TO DO:
Output the data that follows exactly, line for line.
- - - - - - -
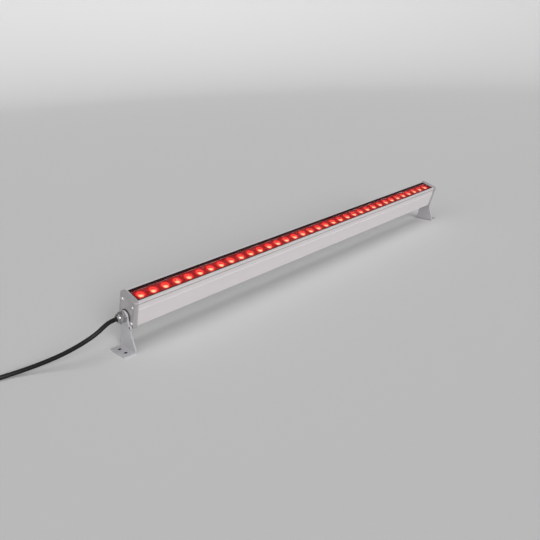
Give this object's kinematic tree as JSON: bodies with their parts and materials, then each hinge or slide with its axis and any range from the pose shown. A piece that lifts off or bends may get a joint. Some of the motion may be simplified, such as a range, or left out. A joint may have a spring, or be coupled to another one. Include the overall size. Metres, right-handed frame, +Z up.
{
  "type": "wall washer light",
  "caption": "Long outdoor wall washer light with a row of red lit lenses under glass, end caps, a cable gland and two tilting foot brackets.",
  "frame": {"origin": "on the ground under the middle of the light, its cable left out", "axes": "+X along the lamp away from its cable end, -Y towards the long side that the lamp is tilted to, +Z up"},
  "size_m": [1.3465, 0.2264, 0.1145],
  "materials": {
    "housing_paint": "silver anodised, satin",
    "cap_paint": "silver-grey satin coat on a casting",
    "bracket_paint": "silver-grey satin coat on bent steel",
    "gland_metal": "dull nickel plate",
    "screw_steel": "plain steel",
    "black_rubber": "matt black",
    "grey_rubber": "soft grey",
    "clear_glass": "clear toughened",
    "black_plastic": "matt black",
    "white_plastic": "matt white",
    "white_board": "white solder mask on aluminium",
    "green_board": "green solder mask",
    "red_light": "lit red diode",
    "red_lens": "clear acrylic that glows red when lit",
    "cable_sheath": "satin black sheath",
    "core_brown": "brown insulation",
    "core_blue": "blue insulation",
    "core_earth": "green and yellow insulation",
    "copper": "bare copper strands"
  },
  "bodies": {
    "lamp": {"housing": "housing_paint", "end_cap_left": "cap_paint", "end_cap_right": "cap_paint", "end_seal_left": "black_rubber", "end_seal_right": "black_rubber", "cap_screws_left": "screw_steel", "cap_screws_right": "screw_steel", "pivot_seal_left": "black_rubber", "pivot_seal_right": "black_rubber", "glass_seal": "black_rubber", "glass_cover": "clear_glass", "sealant_bead": "black_rubber", "thermal_pad": "grey_rubber", "board_links": "white_plastic", "driver_board": "green_board", "terminal_block": "white_plastic", "transformer": "black_plastic", "capacitors": "black_plastic", "gland_body": "gland_metal", "gland_nut": "gland_metal", "gland_insert": "black_rubber", "inner_cable": "cable_sheath", "bolt_washer": "screw_steel", "pivot_bolt": "screw_steel", "cable_lead": "cable_sheath", "cable_coil": "cable_sheath", "coil_tie": "black_plastic", "core_brown": "core_brown", "core_blue": "core_blue", "core_earth": "core_earth", "core_strands": "copper", "led_board_1": "white_board", "led_emitters_1": "red_light", "lens_tray_1": "black_plastic", "lenses_1": "red_lens", "led_board_2": "white_board", "led_emitters_2": "red_light", "lens_tray_2": "black_plastic", "lenses_2": "red_lens", "led_board_3": "white_board", "led_emitters_3": "red_light", "lens_tray_3": "black_plastic", "lenses_3": "red_lens", "led_board_4": "white_board", "led_emitters_4": "red_light", "lens_tray_4": "black_plastic", "lenses_4": "red_lens", "led_board_5": "white_board", "led_emitters_5": "red_light", "lens_tray_5": "black_plastic", "lenses_5": "red_lens", "led_board_6": "white_board", "led_emitters_6": "red_light", "lens_tray_6": "black_plastic", "lenses_6": "red_lens"},
    "bracket_left": {"bracket_left": "bracket_paint"},
    "bracket_right": {"bracket_right": "bracket_paint"}
  },
  "joints": [
    {"name": "bracket_left_tilt", "type": "hinge", "parent": "lamp", "child": "bracket_left", "pos_m": [-0.504, 0.00379, 0.0685], "axis": [1, 0, 0], "range_deg": [-72, 108]},
    {"name": "bracket_right_tilt", "type": "hinge", "parent": "lamp", "child": "bracket_right", "pos_m": [0.504, 0.00379, 0.0685], "axis": [1, 0, 0], "range_deg": [-72, 108]}
  ]
}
- - - - - - -
SOLUTION TO THIS EXERCISE:
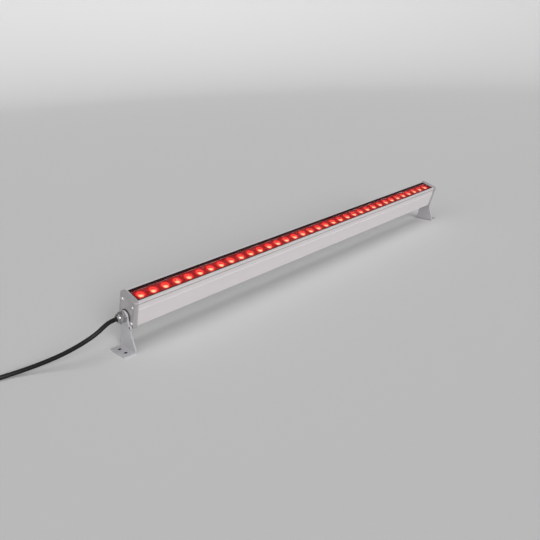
Give this object's kinematic tree as JSON: bodies with their parts and materials, then each hinge or slide with its axis and any range from the pose shown. A piece that lifts off or bends may get a joint. Some of the motion may be simplified, such as a range, or left out. A joint may have a spring, or be coupled to another one. Include the overall size. Metres, right-handed frame, +Z up.
{
  "type": "wall washer light",
  "caption": "Long outdoor wall washer light with a row of red lit lenses under glass, end caps, a cable gland and two tilting foot brackets.",
  "frame": {"origin": "on the ground under the middle of the light, its cable left out", "axes": "+X along the lamp away from its cable end, -Y towards the long side that the lamp is tilted to, +Z up"},
  "size_m": [1.3465, 0.2264, 0.1145],
  "materials": {
    "housing_paint": "silver anodised, satin",
    "cap_paint": "silver-grey satin coat on a casting",
    "bracket_paint": "silver-grey satin coat on bent steel",
    "gland_metal": "dull nickel plate",
    "screw_steel": "plain steel",
    "black_rubber": "matt black",
    "grey_rubber": "soft grey",
    "clear_glass": "clear toughened",
    "black_plastic": "matt black",
    "white_plastic": "matt white",
    "white_board": "white solder mask on aluminium",
    "green_board": "green solder mask",
    "red_light": "lit red diode",
    "red_lens": "clear acrylic that glows red when lit",
    "cable_sheath": "satin black sheath",
    "core_brown": "brown insulation",
    "core_blue": "blue insulation",
    "core_earth": "green and yellow insulation",
    "copper": "bare copper strands"
  },
  "bodies": {
    "lamp": {"housing": "housing_paint", "end_cap_left": "cap_paint", "end_cap_right": "cap_paint", "end_seal_left": "black_rubber", "end_seal_right": "black_rubber", "cap_screws_left": "screw_steel", "cap_screws_right": "screw_steel", "pivot_seal_left": "black_rubber", "pivot_seal_right": "black_rubber", "glass_seal": "black_rubber", "glass_cover": "clear_glass", "sealant_bead": "black_rubber", "thermal_pad": "grey_rubber", "board_links": "white_plastic", "driver_board": "green_board", "terminal_block": "white_plastic", "transformer": "black_plastic", "capacitors": "black_plastic", "gland_body": "gland_metal", "gland_nut": "gland_metal", "gland_insert": "black_rubber", "inner_cable": "cable_sheath", "bolt_washer": "screw_steel", "pivot_bolt": "screw_steel", "cable_lead": "cable_sheath", "cable_coil": "cable_sheath", "coil_tie": "black_plastic", "core_brown": "core_brown", "core_blue": "core_blue", "core_earth": "core_earth", "core_strands": "copper", "led_board_1": "white_board", "led_emitters_1": "red_light", "lens_tray_1": "black_plastic", "lenses_1": "red_lens", "led_board_2": "white_board", "led_emitters_2": "red_light", "lens_tray_2": "black_plastic", "lenses_2": "red_lens", "led_board_3": "white_board", "led_emitters_3": "red_light", "lens_tray_3": "black_plastic", "lenses_3": "red_lens", "led_board_4": "white_board", "led_emitters_4": "red_light", "lens_tray_4": "black_plastic", "lenses_4": "red_lens", "led_board_5": "white_board", "led_emitters_5": "red_light", "lens_tray_5": "black_plastic", "lenses_5": "red_lens", "led_board_6": "white_board", "led_emitters_6": "red_light", "lens_tray_6": "black_plastic", "lenses_6": "red_lens"},
    "bracket_left": {"bracket_left": "bracket_paint"},
    "bracket_right": {"bracket_right": "bracket_paint"}
  },
  "joints": [
    {"name": "bracket_left_tilt", "type": "hinge", "parent": "lamp", "child": "bracket_left", "pos_m": [-0.504, 0.00379, 0.0685], "axis": [1, 0, 0], "range_deg": [-72, 108]},
    {"name": "bracket_right_tilt", "type": "hinge", "parent": "lamp", "child": "bracket_right", "pos_m": [0.504, 0.00379, 0.0685], "axis": [1, 0, 0], "range_deg": [-72, 108]}
  ]
}